Dimitris Georgakopoulos ne dit pas autre chose. Secrétaire général des affaires fiscales auprès du ministre des Finances, c'est lui qui est chargé de mettre en musique la nouvelle politique fiscale. "Le problème principal, c'est le fonctionnement des centres des impôts, admet-il. Nous sommes en train de réorganiser nos services, mais cela va prendre du temps. D'ores et déjà, la totalité des 300 directeurs de centres ont été mutés. Nous avons aussi renforcé la surveillance. Nous organisons tous les mois une réunion avec les directeurs des 24 centres les plus importants - ils collectent au total 70 % des impôts - pour faire le point avec eux." En principe, le traitement des déclarations de revenus de 2010, l'an prochain, devrait gagner en efficacité. Une loi, adoptée au mois d'avril dernier, prévoit la prise en compte systématique des éléments du train de vie pour les professions non salariées. De nouveaux outils informatiques permettront de croiser les fichiers et de rationaliser les procédures tout en limitant les occasions de contacts directs entre contrôleurs et contribuables. "On va tout regarder, assure Dimitris Georgakopoulos : voitures, villas, frais de scolarité des enfants, personnel de maison, piscines... Il y aura des barèmes qui seront appliqués automatiquement."

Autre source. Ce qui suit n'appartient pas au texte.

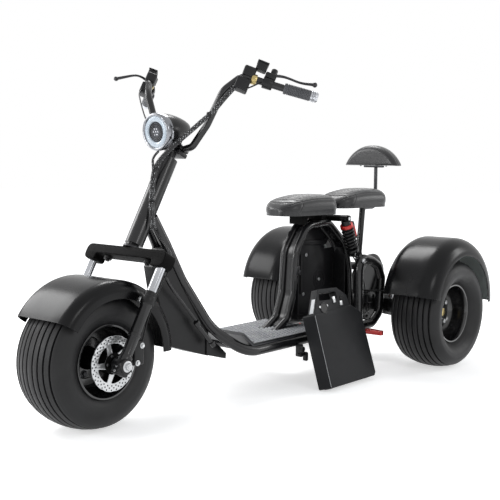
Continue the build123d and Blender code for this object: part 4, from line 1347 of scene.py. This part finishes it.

En attendant, pour faire rentrer de l'argent dans les caisses, le gouvernement a fait voter il y a quelques semaines une amnistie fiscale. Offerte aux entreprises et aux professionnels, la pereossi, ou "transaction finale", permet, en échange d'une contribution forfaitaire, de faire effacer ses arriérés. Beaucoup de Grecs voient, non sans raison, dans ce dispositif, un cadeau aux plus gros fraudeurs. Cette décision très controversée est aussi un constat d'impuissance : le nombre de dossiers en souffrance depuis une dizaine d'années dépasserait les 2 millions et demi. Un retard impossible à rattraper. "Economiquement, c'est une mauvaise décision, de surcroît injuste. Mais le gouvernement n'avait pas le choix, il lui fallait récupérer de l'argent avant la fin de l'année", souligne Dimitri Vayanos.

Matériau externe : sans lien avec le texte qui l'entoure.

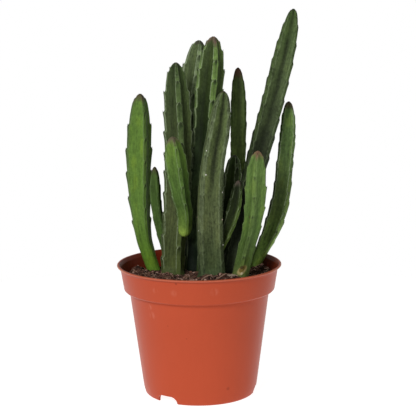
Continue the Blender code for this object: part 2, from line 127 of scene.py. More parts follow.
class Finish(NodeMaker):
    # a material in the making
    def __init__(self, name):
        self.material = bpy.data.materials.new(name)
        super().__init__(self.material)
        self.shader = self.nodes["Principled BSDF"]

    def surface(self, **inputs):
        self.feed(self.shader, {name.replace("_", " "): given for name, given in inputs.items()})

    def place(self):
        # millimetres from the pot's axis
        spot = self.node("ShaderNodeTexCoord", None, None, "Object")
        inputs = {"Vector": spot, "Location": tuple(-potAxis / mm), "Scale": (1 / mm,) * 3}
        return self.node("ShaderNodeMapping", None, inputs)

    def own(self, name, output="Fac"):
        return self.node("ShaderNodeAttribute", {"attribute_name": name}, None, output)

    def stretch(self, vector, scale):
        return self.node("ShaderNodeVectorMath", {"operation": "MULTIPLY"}, {0: vector, 1: scale})

    def cloud(self, vector, size, detail, rough=0.5):
        # noise whose lumps are about size across
        inputs = {"Vector": vector, "Scale": 1 / size, "Detail": detail, "Roughness": rough}
        return self.node("ShaderNodeTexNoise", None, inputs)

    def measure(self, operation, first, second=(0, 0, 0)):
        # one number from one or two vectors
        return self.node("ShaderNodeVectorMath", {"operation": operation}, {0: first, 1: second}, "Value")

    def ramp(self, value, stops):
        return self.node("ShaderNodeValToRGB", {"stops": stops}, {"Fac": value})

    def mix(self, share, first, second, blend="MIX"):
        settings = {"data_type": "RGBA", "blend_type": blend, "clamp_factor": True}
        return self.node("ShaderNodeMix", settings, {0: share, 6: first, 7: second}, 2)

    def plain(self, colour):
        return self.mix(0.0, colour, colour)

    def shade(self, colour, amount):
        # darker where amount is under 1 and lighter where it is over 1
        return self.node("ShaderNodeVectorMath", {"operation": "SCALE"}, {0: colour, "Scale": amount})

    def bump(self, height, strength):
        # height in millimetres
        inputs = {"Height": height, "Strength": strength, "Distance": mm}
        return self.node("ShaderNodeBump", None, inputs)


def meshFrom(name, bm):
    mesh = bpy.data.meshes.new(name)
    bm.to_mesh(mesh)
    bm.free()
    return mesh


def addObject(name, data):
    made = bpy.data.objects.new(name, data)
    bpy.context.collection.objects.link(made)
    return made


def roundEdges(bm, edges, offset, segments):
    bmesh.ops.bevel(
        bm, geom=edges, offset=offset, offset_type="OFFSET", affect="EDGES", segments=segments, profile=0.5,
        material=-1, clamp_overlap=True,
    )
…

La faiblesse de l'Etat a permis à tous ceux qui le pouvaient de tricher

Autre initiative des autorités, cette fois pour lutter contre l'économie noire : les caisses enregistreuses. La moindre échoppe est tenue d'en avoir une. Y compris, depuis le 1er juillet, les periptera, ces kiosques de quartier où l'on trouve des cigarettes, des confiseries, des piles électriques ou des chaussettes. Même pour un chewing-gum acheté à l'unité ils doivent délivrer un reçu. Irène, qui tient un periptero près des halles, dans le centre d'Athènes, ne décolère pas. "Cette crise, nous n'y sommes pour rien. Il n'y a aucune raison qu'on paie pour ceux qui ont fait des dettes. Si cela continue, on va finir par descendre dans la rue leur jeter des pierres !" Parallèlement, afin d'inciter les Grecs à exiger des factures, les autorités ont annoncé des réductions d'impôts pour les contribuables qui produiraient, en fin d'année, suffisamment de reçus. Mais personne ne sait vraiment comment cette disposition, qui vise en réalité les commerçants, sera appliquée. Et il n'est pas sûr que l'objectif soit vraiment atteint. "C'est vrai que les gens nous demandent plus souvent de leur faire une facture, confie un artisan. Mais, quand ils réalisent qu'avec la TVA leur note va augmenter de 23 %, ils font machine arrière. Ou bien on coupe la poire en deux..." "Les gens n'ont pas d'argent. Nos clients, ce qu'ils veulent en priorité, c'est qu'on leur fasse un rabais, assure la propriétaire d'une boutique de fringues du quartier estudiantin d'Exarchia. Et nous, on consent le rabais s'ils acceptent de se passer de reçu. C'est de l'entraide mutuelle."

Si les autorités semblent avoir pris conscience de l'ampleur du défi, la population reste sceptique sur le bien-fondé de la politique d'austérité. "Cela fait trente-cinq ans que je fais ce métier, dit Konstantinos Mastores, patron du centre des impôts de Kipseli, un quartier populaire d'Athènes. Les gens ne sont pas opposés à l'idée de payer, mais à la condition que leur argent soit bien utilisé. Or, on ne peut pas dire que cela soit le cas..." "Pendant des décennies, la faiblesse de l'Etat a permis à tous ceux qui le pouvaient de tricher sans aucune conséquence, souligne pour sa part George Tzogopoulos, jeune sociologue qui travaille à l'Eliamep, un institut de recherche spécialisé dans les études de terrain. Nous avons développé une culture de l'impunité." Il pense que la crise peut être "une chance à saisir pour que les choses commencent à bouger". Mais le discours populiste de l'opposition et de la vieille garde du Parti socialiste, "qui conforte, dans l'opinion, le sentiment qu'il y a une alternative", l'inquiète. "Nous avons besoin, ajoute-t-il, de la pression de l'extérieur pour ne pas retourner aux errements du passé."